Given exercise -
Copy out each line that has "object" in it.

Information supplied -
++++++++

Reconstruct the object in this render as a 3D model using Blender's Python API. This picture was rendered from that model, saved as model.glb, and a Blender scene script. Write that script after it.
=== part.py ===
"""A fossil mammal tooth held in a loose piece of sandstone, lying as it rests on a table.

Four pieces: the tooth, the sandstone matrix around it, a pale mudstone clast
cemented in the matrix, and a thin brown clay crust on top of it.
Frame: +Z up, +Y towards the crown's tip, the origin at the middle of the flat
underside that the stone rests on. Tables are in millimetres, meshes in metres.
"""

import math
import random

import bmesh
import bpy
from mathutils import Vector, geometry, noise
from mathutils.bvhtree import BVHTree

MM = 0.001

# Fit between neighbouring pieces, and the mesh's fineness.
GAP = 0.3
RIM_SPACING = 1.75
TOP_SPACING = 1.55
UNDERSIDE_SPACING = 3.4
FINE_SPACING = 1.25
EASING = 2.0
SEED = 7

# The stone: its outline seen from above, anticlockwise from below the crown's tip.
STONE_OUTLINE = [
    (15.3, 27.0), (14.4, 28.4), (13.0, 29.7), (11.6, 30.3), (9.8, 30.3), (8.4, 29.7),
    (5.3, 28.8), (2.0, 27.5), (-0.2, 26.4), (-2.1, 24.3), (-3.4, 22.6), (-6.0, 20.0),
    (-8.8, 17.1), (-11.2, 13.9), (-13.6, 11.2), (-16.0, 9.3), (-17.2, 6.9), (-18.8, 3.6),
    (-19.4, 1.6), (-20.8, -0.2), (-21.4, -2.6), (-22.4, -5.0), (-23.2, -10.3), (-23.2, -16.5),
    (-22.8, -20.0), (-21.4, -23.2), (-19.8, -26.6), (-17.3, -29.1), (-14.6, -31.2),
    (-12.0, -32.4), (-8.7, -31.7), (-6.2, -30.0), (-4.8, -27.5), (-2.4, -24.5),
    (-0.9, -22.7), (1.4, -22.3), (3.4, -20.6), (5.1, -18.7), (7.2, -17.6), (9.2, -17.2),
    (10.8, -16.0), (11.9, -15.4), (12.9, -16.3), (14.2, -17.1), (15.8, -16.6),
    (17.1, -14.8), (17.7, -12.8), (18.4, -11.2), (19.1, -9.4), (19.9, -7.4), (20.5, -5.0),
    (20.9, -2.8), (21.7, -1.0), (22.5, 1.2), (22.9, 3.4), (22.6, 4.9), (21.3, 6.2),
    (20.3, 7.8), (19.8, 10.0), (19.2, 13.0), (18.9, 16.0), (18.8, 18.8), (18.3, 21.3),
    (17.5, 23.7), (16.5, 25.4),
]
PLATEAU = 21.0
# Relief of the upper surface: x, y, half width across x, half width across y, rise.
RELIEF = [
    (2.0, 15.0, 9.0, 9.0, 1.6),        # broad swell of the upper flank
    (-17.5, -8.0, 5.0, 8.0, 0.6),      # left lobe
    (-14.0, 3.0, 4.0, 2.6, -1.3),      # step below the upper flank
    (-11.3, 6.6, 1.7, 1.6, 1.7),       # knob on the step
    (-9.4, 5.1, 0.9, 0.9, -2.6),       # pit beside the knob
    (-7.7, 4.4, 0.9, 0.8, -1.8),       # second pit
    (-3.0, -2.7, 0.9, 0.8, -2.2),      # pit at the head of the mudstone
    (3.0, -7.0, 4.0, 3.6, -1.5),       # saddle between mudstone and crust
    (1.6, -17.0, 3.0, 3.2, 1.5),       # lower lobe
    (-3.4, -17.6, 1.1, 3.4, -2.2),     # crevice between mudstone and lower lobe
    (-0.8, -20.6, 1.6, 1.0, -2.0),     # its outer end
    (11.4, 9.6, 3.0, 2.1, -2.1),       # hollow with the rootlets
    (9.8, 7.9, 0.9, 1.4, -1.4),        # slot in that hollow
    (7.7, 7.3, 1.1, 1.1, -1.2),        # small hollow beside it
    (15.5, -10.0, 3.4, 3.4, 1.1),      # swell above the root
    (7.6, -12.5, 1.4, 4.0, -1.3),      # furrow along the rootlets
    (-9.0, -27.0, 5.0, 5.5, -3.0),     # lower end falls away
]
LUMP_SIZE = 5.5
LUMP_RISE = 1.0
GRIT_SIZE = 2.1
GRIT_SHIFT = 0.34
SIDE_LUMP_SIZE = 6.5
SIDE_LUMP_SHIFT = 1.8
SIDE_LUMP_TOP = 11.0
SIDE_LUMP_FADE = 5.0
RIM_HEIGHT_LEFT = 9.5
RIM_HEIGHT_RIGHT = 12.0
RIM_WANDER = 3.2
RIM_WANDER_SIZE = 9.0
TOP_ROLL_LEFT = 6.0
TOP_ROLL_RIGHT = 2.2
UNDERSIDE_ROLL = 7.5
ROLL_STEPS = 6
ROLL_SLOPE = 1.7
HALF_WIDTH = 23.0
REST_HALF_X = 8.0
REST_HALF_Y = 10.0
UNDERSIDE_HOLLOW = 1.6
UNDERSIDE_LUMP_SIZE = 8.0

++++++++

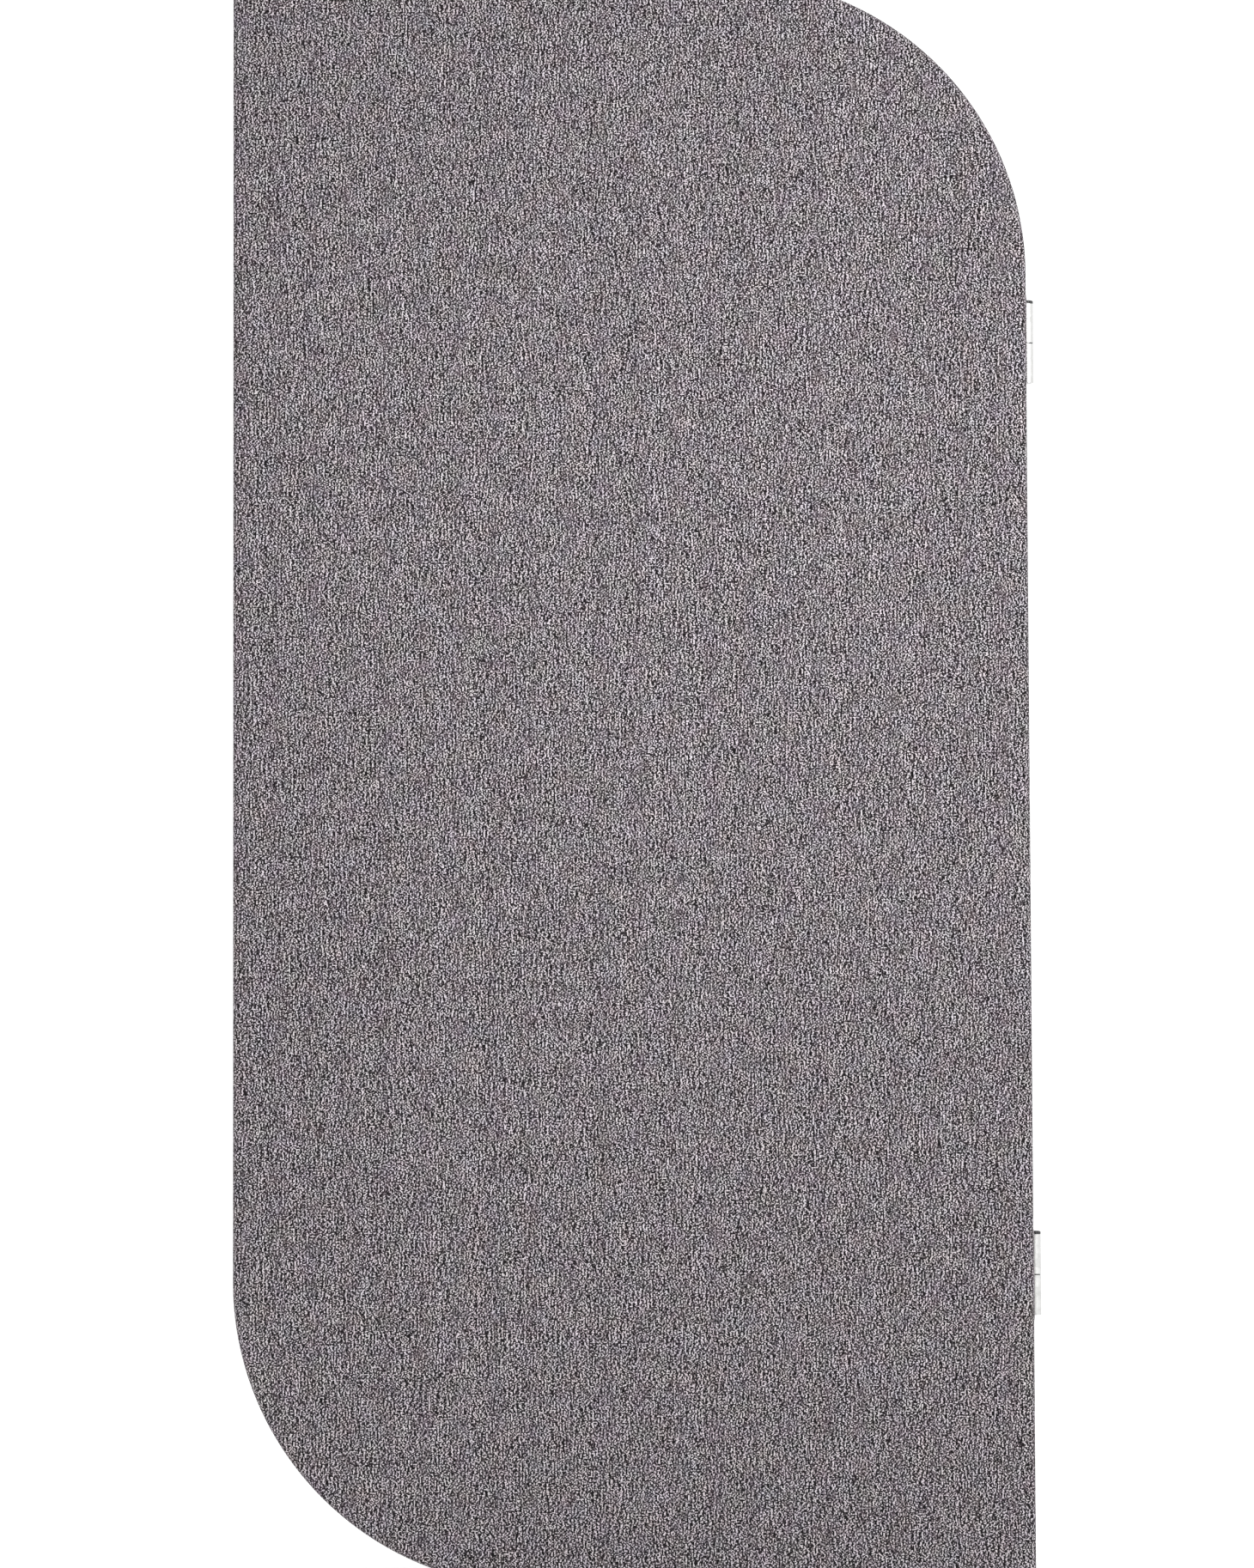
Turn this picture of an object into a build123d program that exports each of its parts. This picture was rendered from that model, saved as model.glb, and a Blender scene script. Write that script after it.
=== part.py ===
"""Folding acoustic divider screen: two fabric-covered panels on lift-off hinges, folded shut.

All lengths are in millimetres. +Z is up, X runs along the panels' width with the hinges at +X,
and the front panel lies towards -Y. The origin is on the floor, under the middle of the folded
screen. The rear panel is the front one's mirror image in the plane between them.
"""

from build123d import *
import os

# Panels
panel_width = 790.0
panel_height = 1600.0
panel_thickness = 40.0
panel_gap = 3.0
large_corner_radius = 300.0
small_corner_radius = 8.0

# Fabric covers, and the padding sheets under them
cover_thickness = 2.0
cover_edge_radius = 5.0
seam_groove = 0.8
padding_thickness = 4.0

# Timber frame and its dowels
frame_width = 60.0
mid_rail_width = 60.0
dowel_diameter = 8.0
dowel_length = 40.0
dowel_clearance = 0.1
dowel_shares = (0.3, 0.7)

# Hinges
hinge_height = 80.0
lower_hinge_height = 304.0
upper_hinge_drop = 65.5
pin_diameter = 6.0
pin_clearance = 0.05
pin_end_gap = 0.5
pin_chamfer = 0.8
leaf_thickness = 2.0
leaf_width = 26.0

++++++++

Full response -
Reconstruct the object in this render as a 3D model using Blender's Python API. This picture was rendered from that model, saved as model.glb, and a Blender scene script. Write that script after it.
Turn this picture of an object into a build123d program that exports each of its parts. This picture was rendered from that model, saved as model.glb, and a Blender scene script. Write that script after it.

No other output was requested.